March 17, 2023 - Written by John Cameron

Euro (EUR) Undermined by Lingering Banking Crisis Fears



The Euro (EUR) enjoyed modest success on Friday despite a lack of economic data and the financial sector crisis concerns.

Global market sentiment improved considerably late Thursday when the Federal Reserve announced a $30bn bailout for First Republic Bank. The deal subsequently eased investor fears of contagion in the US banking sector. US Treasury Secretary Janet Yellen welcomed the move, and reassured the markets that they should have confidence in the system, adding:

‘We felt that there was serious risk of contagion that could have brought down and triggered runs on many banks and that's something, given that our judgement is that the banking system overall is safe and sound.’

Despite the rescue effort, concerns remain over the fragility of not just the US banking system, but the European one too. Fears of more banks going under could be limiting the demand for the Euro.
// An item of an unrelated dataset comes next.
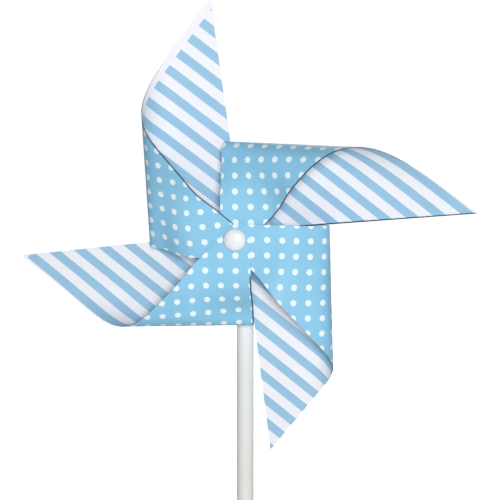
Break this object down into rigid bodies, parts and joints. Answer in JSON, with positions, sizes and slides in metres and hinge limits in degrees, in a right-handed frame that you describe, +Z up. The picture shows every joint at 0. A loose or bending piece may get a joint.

However, renewed rate hike expectations could have provided some modest support to the Euro. European Central Bank (ECB) policymaker Peter Kazimir reassured EUR investors that the central bank had not reached the terminal rate just yet. He added:

‘Even the current events on the financial markets do not change my view that we need to continue. I am very well aware of the delicacy of the situation... but we are not yet at the finish line.’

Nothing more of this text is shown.